American Iron Company came to the platform to this common carrier, the representatives of the Teamsters Union directed the employees not to handle this freight all but one of the five common carriers requested or directed their employees to handle the freight.

But despite the instructions of the employer, the employees however obeyed the instructions of their union -- the Teamsters Union and refused to handle the freight which has been brought to the loading platforms of various common carriers.

These are briefly the facts of this case.

And on these facts, the Board found that the Machinists Union by their appeals to the employees of the carriers, and the Teamsters Union by their directions to the employees of the carriers not to handle the American Iron Freight had violated Section 8 (b) (4) (A) of the statute regardless, regardless of the hot cargo clause between the Teamsters and the common carriers.

The court below disagreed with the Board with Judge Prettyman dissenting on this aspect of the case, disagreed with the Board with respect to the Teamsters.

It held that the contract, the hot cargo clause between the Teamsters and the carriers was not unlawful and that the Teamsters, under cover of that clause, could appeal or instruct or direct the employees not to handle the unfair -- the disfavored freight.

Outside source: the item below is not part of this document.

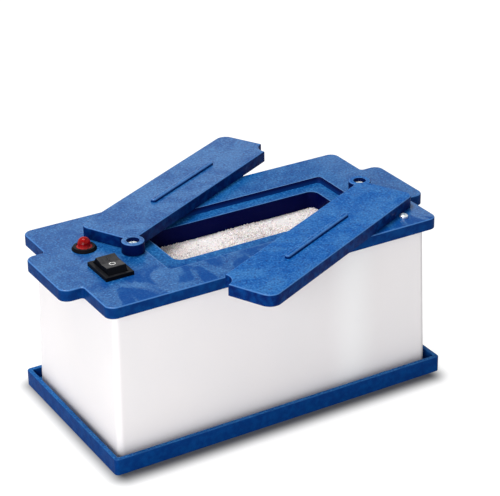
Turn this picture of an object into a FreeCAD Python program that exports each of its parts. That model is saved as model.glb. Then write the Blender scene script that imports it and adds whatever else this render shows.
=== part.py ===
"""Bench sterilizer: a heated bath of quartz granules under two swivelling lids.

Lengths are in millimetres. The origin lies on the table under the middle of
the case, X runs along the case, Y towards its back and Z upwards. The lids
are drawn open, at or near their stop screws, and the rocker is drawn pressed
down at its front.
"""

import FreeCAD, Part
import math
import os

import Sketcher

Vector = FreeCAD.Vector
Z_AXIS = Vector(0, 0, 1)

# Driving dimensions
SIZES = {
    # Base tray
    "trayLength": 194, "trayDepth": 105, "trayTop": 8.8, "trayWall": 2.6,
    "trayFloor": 3, "trayCorner": 2, "trayInnerCorner": 1, "trayEdge": 0.8,
    # Moulded case, which narrows upwards by its draft
    "caseLength": 184, "caseDepth": 92.5, "caseWall": 2.5, "caseDraft": 1.4,
    "caseCorner": 3, "caseTop": 84.3,
    # Columns and long screws that clamp tray, case and top plate together
    "columnX": 83, "columnY": 37.5, "columnRadius": 5, "columnTop": 70,
    "webThickness": 2, "webReach": 6.5, "screwHole": 2.2, "screwShank": 1.95,
    "screwTip": 80, "screwHeadRadius": 3.5, "screwHeadDrop": 1.6,
    "bossRadius": 4.1, "bossHole": 2, "bossHoleTop": 81,
    # Top plate
    "plateLength": 190, "plateDepth": 99, "plateThickness": 6,
    "plateCorner": 5, "plateEdge": 0.9, "tabSpan": 212, "tabWidth": 44,
    "tabCorner": 5, "tabRoot": 1.5,
    # Stepped opening in the plate
    "wellX": 10, "recessLength": 122, "recessDepth": 54.5, "recessDrop": 2.6,
    "recessSlope": 33, "recessCorner": 2.5, "chamberLength": 103,
    "chamberDepth": 35, "chamberCorner": 5, "collarWall": 2.5,
    "collarBottom": 72,
    # Lids
    "pivotSpan": 135.4, "pivotX": 10.9, "pivotY": -0.8, "leftOpen": 28,
    "rightOpen": 26, "lidThickness": 6.2, "lidGap": 0.1, "lidWidth": 33,
    "lidSeam": 0.35, "lidEnd": 0, "lidReach": 136, "lidNearCorner": 5,
    "lidFarCorner": 6, "lidEdge": 0.8, "earRadius": 5.9, "notchRadius": 7.4,
    "lidBore": 2.55, "sinkRadius": 3.3, "sinkDrop": 3.6, "ribCentre": 70.3,
    "ribLength": 57.5, "ribWidth": 3.2, "ribHeight": 1.8,
    # Pivot screws, washers and nuts
    "shoulderRadius": 2.5, "pivotShank": 2, "pivotHole": 2.1,
    "pivotHeadRadius": 2.85, "pivotHead": 1.7, "pivotPlay": 0.05,
    "slotLength": 4, "slotWidth": 0.9, "slotDrop": 1, "washerRadius": 5,
    "washerThickness": 1, "nutFlats": 7, "nutThickness": 3.2, "pivotTail": 1.2,
    # Stop screws, placed for the widest opening of a lid
    "stopAngle": 28, "stopX": 17.5, "stopHead": 2.2, "stopHeight": 1.8, "stopShank": 1.25,
    "stopHole": 1.3, "stopDepth": 5, "stopPlay": 0.05, "stopSlot": 2.8,
    # Rocker switch
    "switchX": -75.6, "switchY": -13.2, "bezelLength": 21, "bezelWidth": 15.4,
    "bezelHeight": 2, "bodyLength": 19, "bodyWidth": 13, "bodyDepth": 22,
    "cutoutPlay": 0.2, "windowLength": 17.6, "windowWidth": 10.8,
    "windowDepth": 10.3, "panelLeft": 2.5, "reliefLength": 28,
    "reliefWidth": 22, "rockerWidth": 10.2, "rockerTilt": 4, "axleBelow": 1,
    "axleRadius": 1, "axleHole": 1.05, "axleReach": 6.3, "bladeWidth": 4.8,
    "bladeThickness": 0.8, "bladeLength": 8, "bladePitch": 7,
    # Pilot lamp
    "lampX": -76.2, "lampY": 15, "lampFlange": 6.4, "lampFlangeTop": 1.6, "lampBody": 5,
    "lampHole": 5.1, "lampDepth": 24, "lampRelief": 9, "lampSeat": 4.2,
    "domeRadius": 3.3, "domeStem": 1.5, "skirtTop": 0.1, "lampNutFlats": 14,
    "lampNutThickness": 3,
    # Granule tank and its heating
    "tankPlay": 0.5, "tankWall": 1, "tankFloor": 24, "tankCorner": 6,
    "flangeLength": 122, "flangeDepth": 67, "flangeScrewX": 48,
    "flangeScrewY": 30.3, "quartzTop": 78, "heaterThickness": 2,
    "heaterBottom": 30, "heaterTop": 64, "bandThickness": 0.8,
    "wadThickness": 8, "wadTop": 70,
    # Thermostat, fuse, terminal block and mains inlet
    "discRadius": 8, "discHeight": 10, "discRelief": 10, "fuseX": 40,
    "fuseRadius": 2, "fuseLength": 12, "fuseRelief": 3.5, "blockX": -76,
    "blockY": 16, "blockLength": 30, "blockWidth": 18, "blockHeight": 13,
    "inletX": -69, "inletZ": 20, "inletHole": 6, "inletBore": 3.6,
    "inletFlange": 8,
}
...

As to the Machinists, however, and here Judge Washington dissented, asked the Machinists the majority of the court below agreed with the Board that they had committed a violation of the statute, and the reasoning of the court below on this -- on this phrase of the case was that the Machinists were not parties to collective bargaining agreement between the Teamsters and carriers which contained the hot cargo clause and therefore they could not rely upon that clause to legalize or justify their conduct which otherwise throw within the prohibition of the Section 8 (b) (4) (A) of the statute.

Felix Frankfurter:

Will you take out of the consideration of the case the Railway Labor Act of the Interstate Commerce Act?

Dominick L. Manoli:

Oh, no, we will come to the Interstate Commerce Act.